§ Task details: Copy out every line that contains the word "scene".

## Start Source material

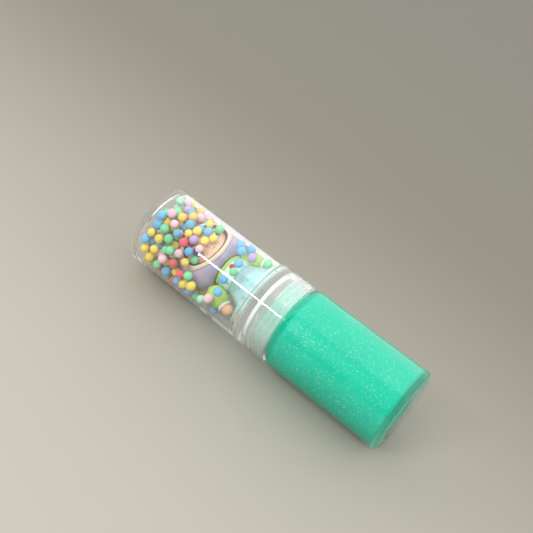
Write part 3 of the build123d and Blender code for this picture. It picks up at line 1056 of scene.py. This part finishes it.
def dress_paint():
    """Pale aqua, paler on the chest, with scattered teal drops, and a darker hem line."""
    material, tree, shader, colour = vinyl("dress_paint", rgba(190, 234, 234), 0.36)
    place, (_, y, z) = doll_place(tree)
    high_up = calc(tree, "GREATER_THAN", z, 21.0)
    chest = calc(tree, "MULTIPLY", high_up, calc(tree, "LESS_THAN", y, 0.0))
    colour = blend_colour(tree, chest, colour, rgba(226, 241, 232))
    stretch = add(tree, "ShaderNodeVectorMath", operation="MULTIPLY")
    tree.links.new(place, stretch.inputs[0])
    stretch.inputs[1].default_value = (0.27, 0.27, 0.19)
    cells = add(tree, "ShaderNodeTexVoronoi")
    tree.links.new(stretch.outputs[0], cells.inputs["Vector"])
    cells.inputs["Scale"].default_value = 1.0
    cells.inputs["Randomness"].default_value = 0.75
    drop = add(tree, "ShaderNodeMapRange", interpolation_type="SMOOTHSTEP")
    tree.links.new(cells.outputs["Distance"], drop.inputs["Value"])
    drop.inputs["From Min"].default_value = 0.25
    drop.inputs["From Max"].default_value = 0.3
    drop.inputs["To Min"].default_value = 1.0
    drop.inputs["To Max"].default_value = 0.0
    colour = blend_colour(tree, drop.outputs["Result"], colour, rgba(118, 210, 210))
    low = calc(tree, "LESS_THAN", z, DRESS_HEM + 1.3)
    high = calc(tree, "GREATER_THAN", z, DRESS_HEM + 0.7)
    colour = blend_colour(tree, calc(tree, "MULTIPLY", low, high), colour, rgba(96, 190, 190))
    feed(tree, shader.inputs["Base Color"], colour)
    return material


def trim_paint():
    """Cream vinyl with a thin dark line along the edge beside the face, partly a drawn outline and partly
    painted shade for the joint where the trim meets the face.
    """
    material, tree, shader, colour = vinyl("trim_paint", rgba(242, 220, 194), 0.6)
    _, (x, _, z) = doll_place(tree)
    # painted shade: the dark line on the trim's inner margin also stands in for the contact shadow where the
    # trim meets the face
    line = (FACE_HALF_WIDTH + 0.16, FACE_HALF_HEIGHT + 0.16)
    inside = oval(tree, x, z, (0, FACE_CENTRE), line, 0.006)
    colour = blend_colour(tree, inside, colour, rgba(70, 60, 62))
    feed(tree, shader.inputs["Base Color"], colour)
    return material


# ---- stage ----
def make_floor():
    """A plain pale sweep, far larger than the view, with painted shade that darkens its colour towards the
    back.
    """
    material, tree, shader = new_material("studio_sweep")
    grain = noise_value(tree, 3.0, 2.0)
    near = blend_colour(tree, grain, rgba(162, 159, 149), rgba(167, 164, 154))
    parts = add(tree, "ShaderNodeSeparateXYZ")
    tree.links.new(place_in_piece(tree), parts.inputs[0])
    # painted shade: from y = -0.15 m to 0.3 m the floor's colour darkens, standing in for light falling off
    # towards the back
    depth = add(tree, "ShaderNodeMapRange", interpolation_type="SMOOTHSTEP")
    tree.links.new(parts.outputs["Y"], depth.inputs["Value"])
    depth.inputs["From Min"].default_value = -0.15
    depth.inputs["From Max"].default_value = 0.3
    colour = blend_colour(tree, depth.outputs["Result"], near, rgba(129, 126, 113))
    feed(tree, shader.inputs["Base Color"], colour)
    shader.inputs["Roughness"].default_value = 0.6
    mesh = bpy.data.meshes.new("sweep")
    corners = [(x * FLOOR_REACH, y * FLOOR_REACH, 0) for x, y in ((-1, -1), (1, -1), (1, 1), (-1, 1))]
    mesh.from_pydata(corners, [], [(0, 1, 2, 3)])
    mesh.materials.append(material)
    floor = bpy.data.objects.new("sweep", mesh)
    bpy.context.scene.collection.objects.link(floor)
    floor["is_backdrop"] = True


def area_light(name, place, target, size, power, colour=(1, 1, 1)):
    light = bpy.data.lights.new(name, "AREA")
    light.shape = "RECTANGLE"
    light.size = size[0]
    light.size_y = size[1]
    light.energy = power
    light.color = colour
    lamp = bpy.data.objects.new(name, light)
    bpy.context.scene.collection.objects.link(lamp)
    toward = (Vector(target) - Vector(place)).normalized()
    along = Vector((1, 0, 0))
    right = (along - toward * along.dot(toward)).normalized()
    up = right.cross(toward)
    lamp.matrix_world = Matrix.Translation(place) @ Matrix((right, up, -toward)).transposed().to_4x4()
    return lamp


def make_lights():
    world = bpy.data.worlds.new("studio")
    world.use_nodes = True
    tree = world.node_tree
    sky = tree.nodes["Background"]
    sky.inputs["Color"].default_value = (*WARM_WHITE, 1.0)
    outward = add(tree, "ShaderNodeTexCoord").outputs["Generated"]
    toward = add(tree, "ShaderNodeVectorMath", operation="DOT_PRODUCT")
    tree.links.new(outward, toward.inputs[0])
    toward.inputs[1].default_value = DARK_SIDE
    dark = add(tree, "ShaderNodeMapRange", interpolation_type="SMOOTHSTEP")
    tree.links.new(toward.outputs["Value"], dark.inputs["Value"])
    dark.inputs["From Min"].default_value = -0.02
    dark.inputs["From Max"].default_value = 0.12
    dark.inputs["To Min"].default_value = SKY_BRIGHT
    dark.inputs["To Max"].default_value = SKY_DARK
    tree.links.new(dark.outputs["Result"], sky.inputs["Strength"])
    bpy.context.scene.world = world
    key_place = (-0.236, -0.563, 0.423)
    area_light("key", key_place, (-0.02, 0, 0.03), (0.15, 0.045), 0.9, WARM_WHITE)
    fill = area_light("fill", (-0.1, -0.9, 1.0), (0, 0, 0), (1.0, 0.8), 14.0)
    fill.visible_glossy = False
    fill.visible_transmission = False


def make_camera():
    azimuth = math.radians(CAMERA_AZIMUTH)
    elevation = math.radians(CAMERA_ELEVATION)
    back = Vector(
        (
            math.sin(azimuth) * math.cos(elevation),
            -math.cos(azimuth) * math.cos(elevation),
            math.sin(elevation),
        )
    )
    level = Vector((math.cos(azimuth), math.sin(azimuth), 0))
    up = back.cross(level)
    roll = math.radians(CAMERA_ROLL)
    right = level * math.cos(roll) + up * math.sin(roll)
    true_up = back.cross(right)
    data = bpy.data.cameras.new("camera")
    data.lens = LENS
    data.sensor_width = SENSOR
    data.clip_start = 0.01
    camera = bpy.data.objects.new("camera", data)
    bpy.context.scene.collection.objects.link(camera)
    rotation = Matrix((right, true_up, back)).transposed().to_4x4()
    camera.matrix_world = Matrix.Translation(AIM + back * CAMERA_DISTANCE) @ rotation
    bpy.context.scene.camera = camera


# ---- assembly ----
FOAM_COLOURS = {
    "yellow": rgba(254, 220, 58),
    "blue": rgba(92, 184, 234),
    "pink": rgba(250, 198, 212),
    "green": rgba(112, 218, 156),
    "lavender": rgba(186, 162, 214),
    "red": rgba(232, 72, 80),
    "mint": rgba(166, 232, 196),
}


def main():
    bpy.context.scene.view_settings.view_transform = "Standard"
    for kind in ("max_bounces", "transmission_bounces", "transparent_max_bounces"):
        setattr(bpy.context.scene.cycles, kind, GLASS_BOUNCES)
    make_camera()
    make_floor()
    make_lights()
    clear = clear_plastic("clear_cover", (0.985, 0.99, 0.99, 1.0), 0.012, (0.96, 0.97, 0.97, 1.0), 0.02)
    clear_thick = clear_plastic("clear_cap", (0.97, 0.985, 0.98, 1.0), 0.02, (0.96, 0.97, 0.97, 1.0), 0.17)
    clear_jar = clear_plastic("clear_jar", (0.98, 0.99, 0.988, 1.0), 0.015, (0.95, 0.96, 0.96, 1.0))
    make_jar(clear_jar)
    make_cap(clear_thick)
    make_cover(clear)
    make_slime(slime_gel())
    make_glitter(glitter_flake())
    make_plug(clear_plastic("plug_plastic", (0.95, 0.97, 0.965, 1.0), 0.15, (0.9, 0.92, 0.92, 1.0)))
    make_gasket(foam("seal_foam", rgba(236, 240, 236)))
    for seed, (colour, ink) in enumerate(FOAM_COLOURS.items()):
        make_beads(colour, foam(f"foam_{colour}", ink), seed)
    lavender = vinyl("hood_vinyl", rgba(196, 182, 214))[0]
    white = vinyl("white_vinyl", rgba(240, 240, 232))[0]
    lime = vinyl("sleeve_vinyl", rgba(186, 222, 104))[0]
    aqua = dress_paint()
    skin = vinyl("hand_vinyl", rgba(240, 186, 146))[0]
    make_head(face_paint())
    make_hood(lavender)
    make_trim(trim_paint())
    make_dress(aqua)
    make_bodice(aqua)
    make_collar(lime)
    make_badge(vinyl("badge_paint", rgba(206, 48, 58), 0.2)[0])
    make_shoes(vinyl("shoe_vinyl", rgba(60, 150, 150))[0])
    for name, offset in SLEEVE_OFFSETS.items():
        make_arm(name, offset, lime, white, skin)


main()
[[list(corner) for corner in box] for box in (CAD_BOX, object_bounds())]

## End Source material

§ Reply:
Write part 3 of the build123d and Blender code for this picture. It picks up at line 1056 of scene.py. This part finishes it.
    bpy.context.scene.collection.objects.link(floor)
    bpy.context.scene.collection.objects.link(lamp)
    bpy.context.scene.world = world
    bpy.context.scene.collection.objects.link(camera)
    bpy.context.scene.camera = camera
    bpy.context.scene.view_settings.view_transform = "Standard"
        setattr(bpy.context.scene.cycles, kind, GLASS_BOUNCES)